The IGP who quoted the nine offences from section 129 (1) of the Electoral Act emphasised that; “Loitering without lawful excuse after voting or after being refused to vote”, constitutes an electoral offence that the law enforcement agents will not take lightly.

Mr. Abba was however silent on other provisions of the Electoral Act.

Specifically, section 61 (1) of the Act vested the power of arrest at the polling units in the respective Presiding Officers.

According to the section, “The Presiding Officer shall regulate the admission of voters to the polling unit and shall exclude all persons other than the candidates, polling agents, poll clerks and persons lawfully entitled to be admitted, including accredited observers, and the Presiding Officer shall keep order and comply with the requirements of this Act at the polling unit.

“The Presiding Officer may order a person to be removed from a polling unit, who behaves in a disorderly manner or fails to obey a lawful order.”

In defence, Abba said anyone dissatisfied with his understanding of the relevant provisions of the electoral law can go to court, saying at the end of the day if there is any breach of security, he is the one that would be held accountable.

He explained that the police have reviewed the performances of security agencies in the previous elections and is prepared to ensure hitch free elections.

According to him, among the strategies adopted is enhanced synergy in the operations of all the security agencies, saying three security personnel would be deployed to man each of the polling units across the country.

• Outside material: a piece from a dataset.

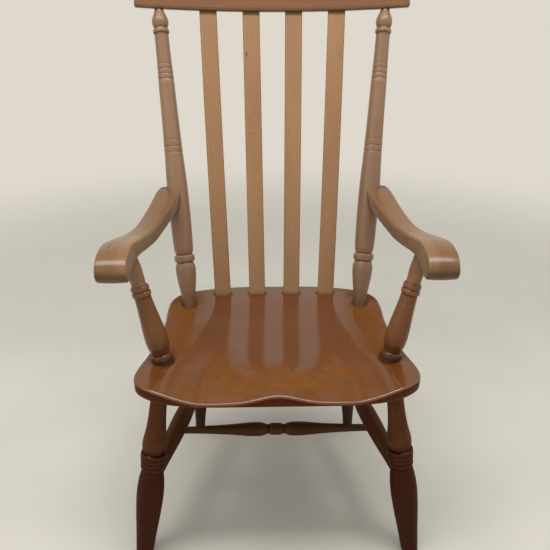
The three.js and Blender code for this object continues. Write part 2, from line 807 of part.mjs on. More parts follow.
function makeArmScrew(side) {
  const { seatOfHead, direction } = armScrewLine(side);
  const across = at(-direction.y, direction.x, 0);
  const length = armScrew.head + fit.overrun;
  const geometry = new THREE.BoxGeometry(length, armScrew.slotDepth * 2, armScrew.slot);
  geometry.applyQuaternion(new THREE.Quaternion().setFromUnitVectors(at(1, 0, 0), across));
  const face = seatOfHead.clone().addScaledVector(direction, fit.clearance);
  geometry.translate(face.x, face.y, face.z);
  return cut(armScrewSolid(side), solidFrom(geometry));
}

function plugBore(side, grow = 0) {
  const { mouth, seatOfHead, direction } = armScrewLine(side);
  const start = mouth.clone().addScaledVector(direction, -fit.overrun);
  const profile = [[0, armScrew.plug], [start.distanceTo(seatOfHead), armScrew.plug]];
  return turned(start, seatOfHead, profile, smallSides, grow);
}

function armScrewHole(side) {
  return plugBore(side, fit.clearance).add(armScrewSolid(side, fit.clearance));
}

// The plug is pared flush with the post.
function makeScrewPlug(side) {
  return plugBore(side).intersect(backPostSolid(side));
}

// The chair

function finish(colour, roughness, metalness = 0) {
  return new THREE.MeshStandardMaterial({ color: colour, roughness, metalness });
}

const chair = new THREE.Group();
const built = new THREE.Group();
chair.add(built);

// Each piece is kept about its own middle, and its mesh is set at that place.
function add(name, solid, material) {
  const geometry = geometryFrom(solid);
  geometry.computeBoundingBox();
  const middle = geometry.boundingBox.getCenter(at(0, 0, 0));
  geometry.translate(-middle.x, -middle.y, -middle.z);
  const mesh = new THREE.Mesh(geometry, material);
  mesh.name = name;
  mesh.position.copy(middle);
  built.add(mesh);
}

const sideNames = new Map([[-1, 'left'], [1, 'right']]);

add('seat', makeSeat(), finish(0x7c4a26, 0.35));
for (const side of sides) {
  const hand = sideNames.get(side);
  add(`leg_front_${hand}`, makeFrontLeg(side), finish(0x5e351c, 0.4));
  add(`leg_rear_${hand}`, makeRearLeg(side), finish(0x4c2b18, 0.45));
  add(`side_stretcher_${hand}`, makeSideStretcher(side), finish(0x5b3a25, 0.45));
  add(`back_post_${hand}`, makeBackPost(side), finish(0x84583a, 0.4));
  add(`arm_${hand}`, makeArm(side), finish(0x8a6142, 0.4));
  add(`arm_support_${hand}`, armSupportSolid(side), finish(0x7a4724, 0.4));
  add(`arm_screw_${hand}`, makeArmScrew(side), finish(0x8d8d88, 0.45, 0.9));
  add(`screw_plug_${hand}`, makeScrewPlug(side), finish(0x7b5133, 0.5));
  add(`crest_peg_${hand}`, crestPegSolid(side), finish(0x6d4629, 0.5));
}
add('cross_stretcher', crossStretcherSolid(), finish(0x6b3d22, 0.4));
lathPlaceShares.forEach((place, i) => add(`lath_${i + 1}`, lathSolid(place), finish(0x976a44, 0.4)));
add('crest_rail', makeCrest(), finish(0x8f6546, 0.4));

// The origin is on the floor under the middle of the chair's box.
const box = new THREE.Box3().setFromObject(built);
const middle = box.getCenter(at(0, 0, 0));
built.position.set(-middle.x, -middle.y, -box.min.z);

export default chair;
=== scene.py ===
import math

import bmesh
import bpy
from mathutils import Matrix, Vector, noise


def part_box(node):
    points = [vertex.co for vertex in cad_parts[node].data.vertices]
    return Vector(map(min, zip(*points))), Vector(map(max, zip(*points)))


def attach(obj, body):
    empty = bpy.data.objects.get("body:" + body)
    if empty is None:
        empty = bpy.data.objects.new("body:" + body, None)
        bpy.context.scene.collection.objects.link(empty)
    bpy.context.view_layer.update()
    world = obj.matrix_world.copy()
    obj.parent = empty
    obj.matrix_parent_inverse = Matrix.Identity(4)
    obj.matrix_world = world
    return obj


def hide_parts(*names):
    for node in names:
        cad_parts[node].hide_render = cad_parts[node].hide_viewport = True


# A lath-back Windsor armchair. Its sizes are in millimetres, laid out from the middle of the
# seat's back edge with the front towards -Y, and each piece is set in metres on the frame.

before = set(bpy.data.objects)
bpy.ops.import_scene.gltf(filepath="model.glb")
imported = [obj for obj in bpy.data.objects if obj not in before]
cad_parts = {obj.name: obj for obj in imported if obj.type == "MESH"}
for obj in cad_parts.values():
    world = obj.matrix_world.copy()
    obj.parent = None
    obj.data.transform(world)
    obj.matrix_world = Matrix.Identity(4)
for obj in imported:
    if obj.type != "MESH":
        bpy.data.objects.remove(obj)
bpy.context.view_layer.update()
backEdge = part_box("seat")[1].y
mm = 0.001
quarter = math.pi / 2
handed = {"left": -1, "right": 1}
print("frame loaded, seat's back edge at", round(backEdge, 5))


def place(point):
    return Vector((point[0] * mm, point[1] * mm + backEdge, point[2] * mm))


def stand(name, data):
    # a new object in the scene
    thing = bpy.data.objects.new(name, data)
    bpy.context.scene.collection.objects.link(thing)
    return thing


def paint(code):
    # a six-figure colour code as linear red, green, blue
    parts = [int(code[i:i + 2], 16) / 255 for i in (0, 2, 4)]
    return tuple(((c + 0.055) / 1.055) ** 2.4 if c > 0.04045 else c / 12.92 for c in parts) + (1,)


def eased(value, low, high):
    # a smooth step from 0 at low to 1 at high
    t = min(max((value - low) / (high - low), 0), 1)
    return t * t * (3 - 2 * t)


def hump(value, middle, width):
    # a bell that is 1 at its middle
    return math.exp(-(((value - middle) / width) ** 2))


def follow(table, share):
    # value of a table of pairs, along a smooth curve through them
    last = len(table) - 1
    i = 0
    while i < last - 1 and share > table[i + 1][0]:
        i += 1
    (x0, y0), (x1, y1) = table[i], table[i + 1]
    before, after = table[max(i - 1, 0)], table[min(i + 2, last)]
    slope0 = (y1 - before[1]) / (x1 - before[0])
    slope1 = (after[1] - y0) / (after[0] - x0)
    span = x1 - x0
    t = min(max((share - x0) / span, 0), 1)
    t2, t3 = t * t, t * t * t
    return ((2 * t3 - 3 * t2 + 1) * y0 + (t3 - 2 * t2 + t) * span * slope0
            + (3 * t2 - 2 * t3) * y1 + (t3 - t2) * span * slope1)


# sizes shared by several pieces

seatLook = {
    "top": 440, "thickness": 42, "width": 530, "depth": 413, "edgeFace": 23, "chamfer": 22,
    "arris": 5, "arrisSteps": 8, "leastBand": 1, "dish": 17, "around": 360, "ringsOnTop": 84,
    "ringsBelow": 10, "ringBend": 2.2, "crispAngle": 50,
    "plan": [(0, 0), (0.365, 0.004), (0.61, 0.03), (0.758, 0.062), (0.85, 0.105), (0.895, 0.165),
             (0.904, 0.25), (0.895, 0.4), (0.912, 0.55), (0.952, 0.69), (0.992, 0.79), (1, 0.845),
             (0.975, 0.895), (0.895, 0.94), (0.76, 0.976), (0.57, 0.996), (0.3, 1), (0, 1)],
    # further in and up than the band's or the chamfer's lower edge, rub, painted shade, more painted shade in
    # front
    "bandRings": [(0.15, 1.2, 0, 0.4, 0.4), (0.9, -0.6, 0.1, 0.4, 0)],
    "chamferRings": [(-1, 1.1, 0.1, 0.2, 0), (1, 0, 0.1, 0.3, 0)],
}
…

“Similarly, we will provide security to almost 9,000 collation centres across the country, including the national collation centre where the presidential election will be announced.”

He further explained that security will not end with protection of INEC officials and its equipment but everybody who will be involved in the process.

“Apart from the three personnel at the polling units, intervention teams will also be on ground in case there is need for intervention,” he added.